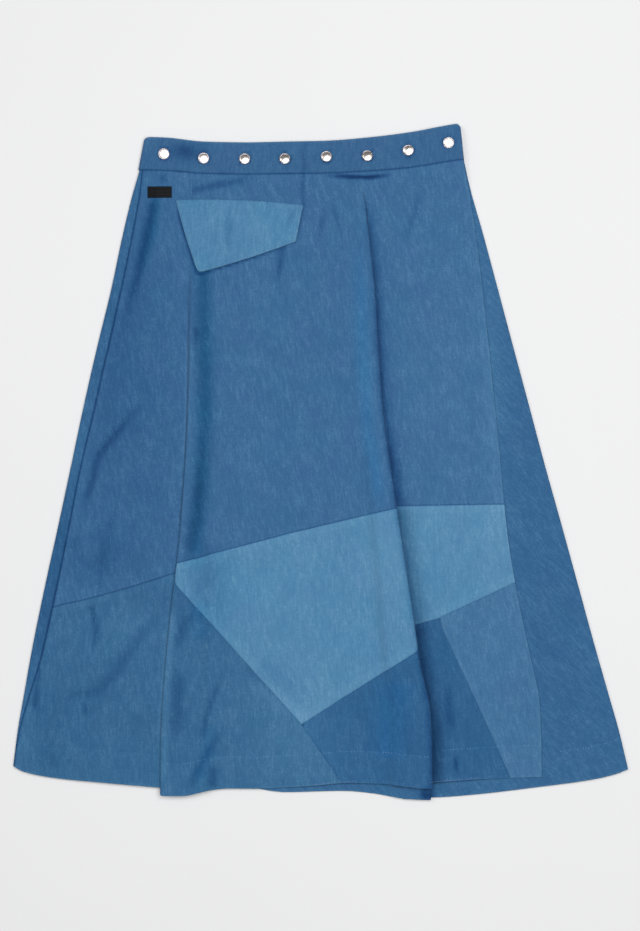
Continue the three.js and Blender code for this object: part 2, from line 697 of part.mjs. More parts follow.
// A snap's cap: a shallow dome with a rolled rim.
function snapCap() {
  const { radius, dome, rim, sides } = snap;
  const profile = [
    { out: 0, up: 0 },
    { out: radius - rim, up: 0 },
    { out: radius, up: rim * 0.6 },
    { out: radius - rim / 2, up: rim * 1.5 },
    { out: radius * 0.7, up: rim + dome * 0.6 },
    { out: radius * 0.35, up: rim + dome * 0.93 },
    { out: 0, up: rim + dome },
  ];
  const points = profile.map(({ out, up }) => new THREE.Vector2(out, up));
  return new THREE.LatheGeometry(points, sides).rotateX(Math.PI / 2);
}

const skirt = new THREE.Group();

function add(name, geometry, colour, finish = { roughness: 0.85, metalness: 0 }) {
  const mesh = new THREE.Mesh(geometry, new THREE.MeshStandardMaterial({ color: colours[colour], ...finish }));
  mesh.name = name;
  skirt.add(mesh);
  return mesh;
}

for (const [name, patch] of Object.entries(patches)) add(name, frontPatch(patch), patch.colour);

// The other two panels share the front's rows at the side seam, so that their edges run side by side.
const sideDown = upperSeam[0].down;
const rows = [
  ...steps(0, sideDown, patches.front_upper.rows),
  ...steps(sideDown, 1, patches.front_lower_left.rows).slice(1),
];
const whole = { from: 0, top: waist, low: hem, rows };
add("under_front", panel(underPoint, { ...whole, to: 5, ends: [0, 5], stations: stations.under }), "denim");
add("back_panel", panel(backPoint, { ...whole, to: 3, ends: [0, 3], stations: stations.back }), "denim");
add("waistband", waistband(), "denim");
add("pocket_flap", flap(), "lightDenim");
add("woven_label", wovenLabel(), "label", { roughness: 0.6, metalness: 0 });

snaps.forEach(({ across, y }, i) => {
  const cap = add("snap_" + (i + 1), snapCap(), "metal", { roughness: 0.2, metalness: 1 });
  cap.position.set(across, y, bandHeights.front + band.wall / 2 + seatGap);
});

export default skirt;
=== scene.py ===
import math
import bpy
import numpy as np
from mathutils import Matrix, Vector
from mathutils.bvhtree import BVHTree


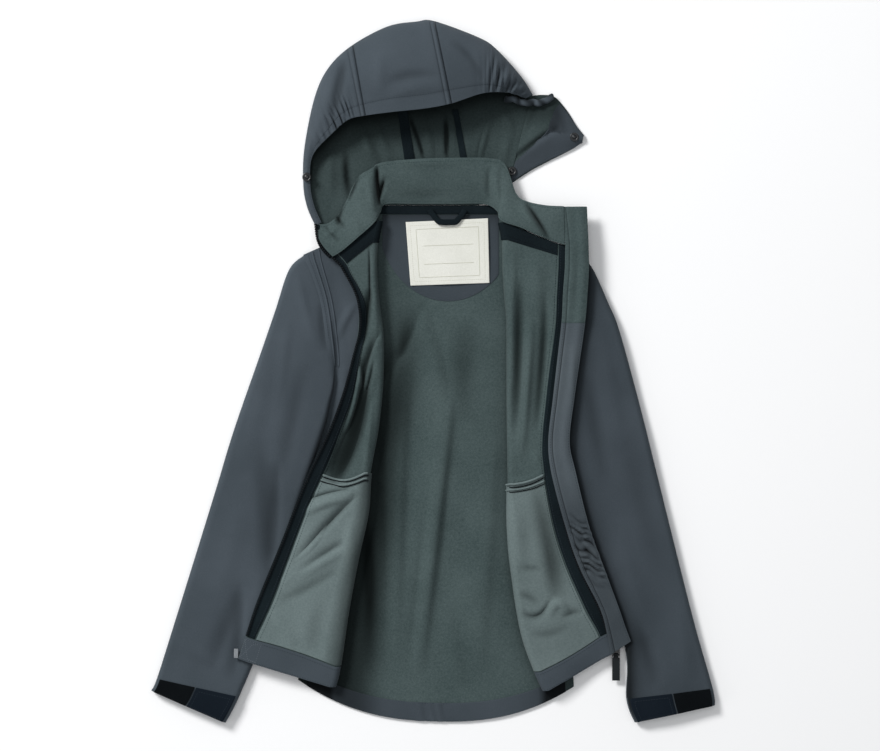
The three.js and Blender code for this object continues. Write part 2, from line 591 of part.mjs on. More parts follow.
const block = (x, y, z, width, length, height) => (
  toSolid(new THREE.BoxGeometry(width, length, height).translate(x, y, z)));
const bar = (x, y, z, radius, width, sides) => (
  toSolid(new THREE.CylinderGeometry(radius, radius, width, sides).rotateZ(Math.PI / 2).translate(x, y, z)));

// The slider's two lugs carry a pin across, and the pull's eye turns on it
const pinY = SLIDER.y - SLIDER.length / 2 - PIN.back;
const lugY = SLIDER.y - SLIDER.length / 2 - LUG.reach / 2 + LUG.bite;
let slider = block(SLIDER.x, SLIDER.y, SLIDER.z, SLIDER.width, SLIDER.length, SLIDER.height);
for (const side of [-1, 1]) {
  const lugX = SLIDER.x + side * (LUG.inner + LUG.thickness / 2);
  slider = slider.add(block(lugX, lugY, SLIDER.z, LUG.thickness, LUG.reach, LUG.height));
}
slider = slider.add(bar(SLIDER.x, pinY, SLIDER.z, PIN.radius, 2 * LUG.inner + LUG.thickness, 12));
add('zip_slider', toGeometry(slider), TRIM, 0.45, 0.6);

const tabY = pinY - PULL.neck - PULL.length / 2;
let pull = bar(SLIDER.x, pinY, SLIDER.z, PULL.eyeRadius, PULL.eye, 16);
const neckY = pinY - PULL.neck / 2 - PULL_BITE;
pull = pull.add(block(SLIDER.x, neckY, SLIDER.z, PULL.eye, PULL.neck, PULL.thickness));
pull = pull.add(block(SLIDER.x, tabY, SLIDER.z, PULL.width, PULL.length, PULL.thickness));
pull = pull.subtract(bar(SLIDER.x, pinY, SLIDER.z, PULL.hole, 2 * PULL.eye, 12));
add('zip_pull', toGeometry(pull), TRIM, 0.7);

export default jacket;
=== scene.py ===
"""A child's softshell jacket, laid on its back with both fronts folded open, in its studio."""

import math

import bpy
import numpy as np
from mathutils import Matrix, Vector


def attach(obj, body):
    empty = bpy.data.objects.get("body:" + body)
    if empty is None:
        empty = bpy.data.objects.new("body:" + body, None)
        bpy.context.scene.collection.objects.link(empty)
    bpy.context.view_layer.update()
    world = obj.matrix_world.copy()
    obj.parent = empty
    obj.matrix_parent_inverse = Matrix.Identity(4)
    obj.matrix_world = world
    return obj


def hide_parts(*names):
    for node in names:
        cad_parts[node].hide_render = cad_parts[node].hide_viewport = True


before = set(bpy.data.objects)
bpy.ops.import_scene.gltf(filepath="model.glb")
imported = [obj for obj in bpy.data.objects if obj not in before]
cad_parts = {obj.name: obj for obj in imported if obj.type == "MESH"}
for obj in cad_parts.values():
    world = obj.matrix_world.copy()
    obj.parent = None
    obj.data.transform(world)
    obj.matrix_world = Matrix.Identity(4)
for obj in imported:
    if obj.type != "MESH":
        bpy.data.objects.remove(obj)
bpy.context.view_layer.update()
MM = 0.001

# Studio
# A white floor seen from straight above through a long lens, as flat garments are photographed. A soft
# key light stands towards the upper left, a wide weak one fills from above and a small one from low left.
MIDDLE = Vector((7.4, -4.1, 0)) * MM
MM_PER_PIXEL = 1.1
IMAGE_WIDTH = 880
CAMERA_HEIGHT = 3.2
FLOOR_SIZE = 12.0
FLOOR_BELOW = 0.0004
SKY_STRENGTH = 0.28


def aim(thing, target):
    """Turns a camera or light so that its -Z looks at the target, with its Y up the picture."""
    thing.rotation_euler = (target - thing.location).to_track_quat("-Z", "Y").to_euler()


def area_light(name, place, size, watts, colour=(1, 1, 1)):
    """A square soft light at a place, aimed at the middle of the jacket."""
    lamp = bpy.data.lights.new(name, "AREA")
    lamp.shape = "SQUARE"
    lamp.size = size
    lamp.energy = watts
    lamp.color = colour
    light = bpy.data.objects.new(name, lamp)
    light.location = place
    bpy.context.scene.collection.objects.link(light)
    aim(light, MIDDLE)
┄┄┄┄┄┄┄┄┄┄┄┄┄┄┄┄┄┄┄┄
(Given task) Print exactly the run of lines that starts at the line with "const neckY = pinY" and ends at the line with "thing.rotation_euler = (target". Leave out every other line.

(Result for this exercise)
const neckY = pinY - PULL.neck / 2 - PULL_BITE;
pull = pull.add(block(SLIDER.x, neckY, SLIDER.z, PULL.eye, PULL.neck, PULL.thickness));
pull = pull.add(block(SLIDER.x, tabY, SLIDER.z, PULL.width, PULL.length, PULL.thickness));
pull = pull.subtract(bar(SLIDER.x, pinY, SLIDER.z, PULL.hole, 2 * PULL.eye, 12));
add('zip_pull', toGeometry(pull), TRIM, 0.7);

export default jacket;
=== scene.py ===
"""A child's softshell jacket, laid on its back with both fronts folded open, in its studio."""

import math

import bpy
import numpy as np
from mathutils import Matrix, Vector


def attach(obj, body):
    empty = bpy.data.objects.get("body:" + body)
    if empty is None:
        empty = bpy.data.objects.new("body:" + body, None)
        bpy.context.scene.collection.objects.link(empty)
    bpy.context.view_layer.update()
    world = obj.matrix_world.copy()
    obj.parent = empty
    obj.matrix_parent_inverse = Matrix.Identity(4)
    obj.matrix_world = world
    return obj


def hide_parts(*names):
    for node in names:
        cad_parts[node].hide_render = cad_parts[node].hide_viewport = True


before = set(bpy.data.objects)
bpy.ops.import_scene.gltf(filepath="model.glb")
imported = [obj for obj in bpy.data.objects if obj not in before]
cad_parts = {obj.name: obj for obj in imported if obj.type == "MESH"}
for obj in cad_parts.values():
    world = obj.matrix_world.copy()
    obj.parent = None
    obj.data.transform(world)
    obj.matrix_world = Matrix.Identity(4)
for obj in imported:
    if obj.type != "MESH":
        bpy.data.objects.remove(obj)
bpy.context.view_layer.update()
MM = 0.001

# Studio
# A white floor seen from straight above through a long lens, as flat garments are photographed. A soft
# key light stands towards the upper left, a wide weak one fills from above and a small one from low left.
MIDDLE = Vector((7.4, -4.1, 0)) * MM
MM_PER_PIXEL = 1.1
IMAGE_WIDTH = 880
CAMERA_HEIGHT = 3.2
FLOOR_SIZE = 12.0
FLOOR_BELOW = 0.0004
SKY_STRENGTH = 0.28


def aim(thing, target):
    """Turns a camera or light so that its -Z looks at the target, with its Y up the picture."""
    thing.rotation_euler = (target - thing.location).to_track_quat("-Z", "Y").to_euler()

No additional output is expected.